§ **Data segment**:
:::::

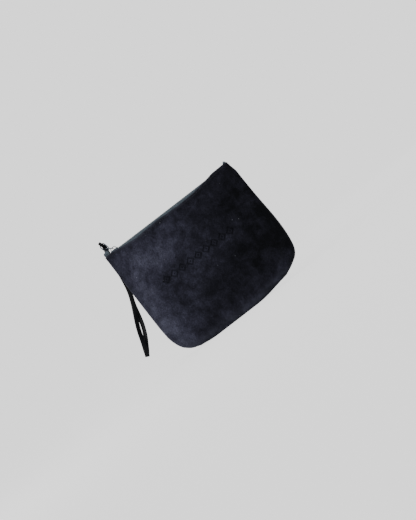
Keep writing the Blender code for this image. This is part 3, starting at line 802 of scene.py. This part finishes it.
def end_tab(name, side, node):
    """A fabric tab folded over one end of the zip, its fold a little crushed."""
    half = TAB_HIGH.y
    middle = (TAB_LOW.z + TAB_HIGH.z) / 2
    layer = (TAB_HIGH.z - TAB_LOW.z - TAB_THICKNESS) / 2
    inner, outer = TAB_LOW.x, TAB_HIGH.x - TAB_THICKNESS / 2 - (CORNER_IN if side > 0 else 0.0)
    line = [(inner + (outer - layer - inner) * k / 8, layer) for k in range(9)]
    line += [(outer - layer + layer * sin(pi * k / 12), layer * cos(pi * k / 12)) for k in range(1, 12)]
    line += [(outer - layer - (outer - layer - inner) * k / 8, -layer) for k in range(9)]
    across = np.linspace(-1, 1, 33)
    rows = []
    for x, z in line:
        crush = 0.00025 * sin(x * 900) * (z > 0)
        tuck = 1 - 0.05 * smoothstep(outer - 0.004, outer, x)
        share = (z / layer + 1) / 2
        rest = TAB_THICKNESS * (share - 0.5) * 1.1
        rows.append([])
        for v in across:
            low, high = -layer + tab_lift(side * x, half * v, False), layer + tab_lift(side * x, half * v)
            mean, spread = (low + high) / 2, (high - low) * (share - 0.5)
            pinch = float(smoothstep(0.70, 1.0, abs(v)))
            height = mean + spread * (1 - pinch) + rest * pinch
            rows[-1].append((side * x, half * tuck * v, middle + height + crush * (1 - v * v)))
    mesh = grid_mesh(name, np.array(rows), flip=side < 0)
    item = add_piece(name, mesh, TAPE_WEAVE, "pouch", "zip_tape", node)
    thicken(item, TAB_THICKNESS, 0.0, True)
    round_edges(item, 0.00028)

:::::

Output the full listing exactly as it stands.

§ **Correct result**:
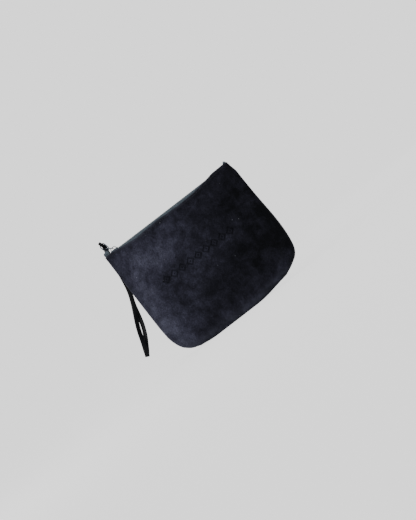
Keep writing the Blender code for this image. This is part 3, starting at line 802 of scene.py. This part finishes it.
def end_tab(name, side, node):
    """A fabric tab folded over one end of the zip, its fold a little crushed."""
    half = TAB_HIGH.y
    middle = (TAB_LOW.z + TAB_HIGH.z) / 2
    layer = (TAB_HIGH.z - TAB_LOW.z - TAB_THICKNESS) / 2
    inner, outer = TAB_LOW.x, TAB_HIGH.x - TAB_THICKNESS / 2 - (CORNER_IN if side > 0 else 0.0)
    line = [(inner + (outer - layer - inner) * k / 8, layer) for k in range(9)]
    line += [(outer - layer + layer * sin(pi * k / 12), layer * cos(pi * k / 12)) for k in range(1, 12)]
    line += [(outer - layer - (outer - layer - inner) * k / 8, -layer) for k in range(9)]
    across = np.linspace(-1, 1, 33)
    rows = []
    for x, z in line:
        crush = 0.00025 * sin(x * 900) * (z > 0)
        tuck = 1 - 0.05 * smoothstep(outer - 0.004, outer, x)
        share = (z / layer + 1) / 2
        rest = TAB_THICKNESS * (share - 0.5) * 1.1
        rows.append([])
        for v in across:
            low, high = -layer + tab_lift(side * x, half * v, False), layer + tab_lift(side * x, half * v)
            mean, spread = (low + high) / 2, (high - low) * (share - 0.5)
            pinch = float(smoothstep(0.70, 1.0, abs(v)))
            height = mean + spread * (1 - pinch) + rest * pinch
            rows[-1].append((side * x, half * tuck * v, middle + height + crush * (1 - v * v)))
    mesh = grid_mesh(name, np.array(rows), flip=side < 0)
    item = add_piece(name, mesh, TAPE_WEAVE, "pouch", "zip_tape", node)
    thicken(item, TAB_THICKNESS, 0.0, True)
    round_edges(item, 0.00028)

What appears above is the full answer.